La situation aux États-Unis risque donc d’être très difficile dans les prochaines semaines. Justin Trudeau a abordé avec Donald Trump la possibilité de fermer la frontière canado-américaine aux voyageurs, mais le président américain ne veut rien savoir de cette idée, qui démontrerait qu’il a mal géré la crise et que son pays est un problème.
Comment réagirait-il si le Canada allait tout de même de l’avant ? Fâché, invoquerait-il la « sécurité nationale » pour interdire à certains produits de franchir la frontière vers le Canada ? Par exemple, 50 % des équipements médicaux utilisés au Canada proviennent des États-Unis. Près de 80 % de nos fruits et légumes à ce temps-ci de l’année viennent des États-Unis ou y transitent. Ainsi de suite.

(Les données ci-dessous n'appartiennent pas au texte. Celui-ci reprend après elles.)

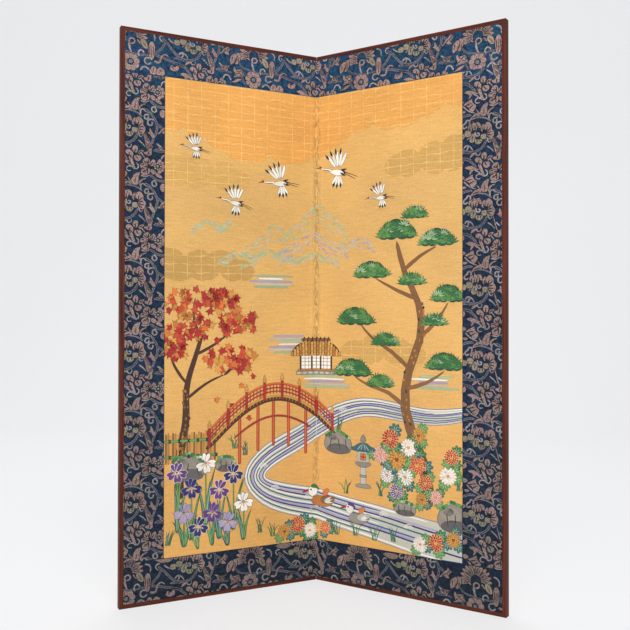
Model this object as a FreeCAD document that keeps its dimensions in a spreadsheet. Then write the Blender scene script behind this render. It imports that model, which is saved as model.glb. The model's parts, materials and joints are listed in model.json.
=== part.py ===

Le plus important est de garder la frontière ouverte pour le commerce afin que le pays ne manque de rien, les deux économies étant fortement intégrées. La chaîne de distribution et de fabrication est intimement liée entre les deux pays.
« On est pris avec un président impulsif et il faut y aller avec doigté », m’a dit une source fédérale. Les discussions se poursuivent donc avec l’administration Trump sur la gestion de la frontière.
Dans son point de presse, Justin Trudeau a dit que les Américains qui franchissent la frontière devront se mettre en quarantaine volontaire au Canada. C’est une première étape. Pourrait-on leur interdire l’entrée au pays ? « Pas pour l’instant », a répondu Justin Trudeau. Les mots « pour l’instant », pèsent lourd. Ottawa surveille de près la situation aux États-Unis.
De plus, il y a 400 000 personnes par jour qui franchissent de part et d’autre la frontière entre les deux pays. De ce nombre, plusieurs milliers de Canadiens vont travailler aux États-Unis chaque jour et rentrent dormir à la maison. C’est une situation moins courante au Québec en raison de la langue, mais plus courante dans les villes frontalières du Nouveau-Brunswick, de l’Ontario et de la Colombie-Britannique. Si la frontière est fermée aux voyageurs, il faut penser à des mesures pour ces travailleurs. Pas simple.
Pendant qu’on parle de l’Europe et de l’interdiction d’entrée au pays de leurs ressortissants, à Ottawa, le casse-tête des prochaines heures, c’est de gérer la bombe à retardement que représentent les États-Unis. Et Donald Trump.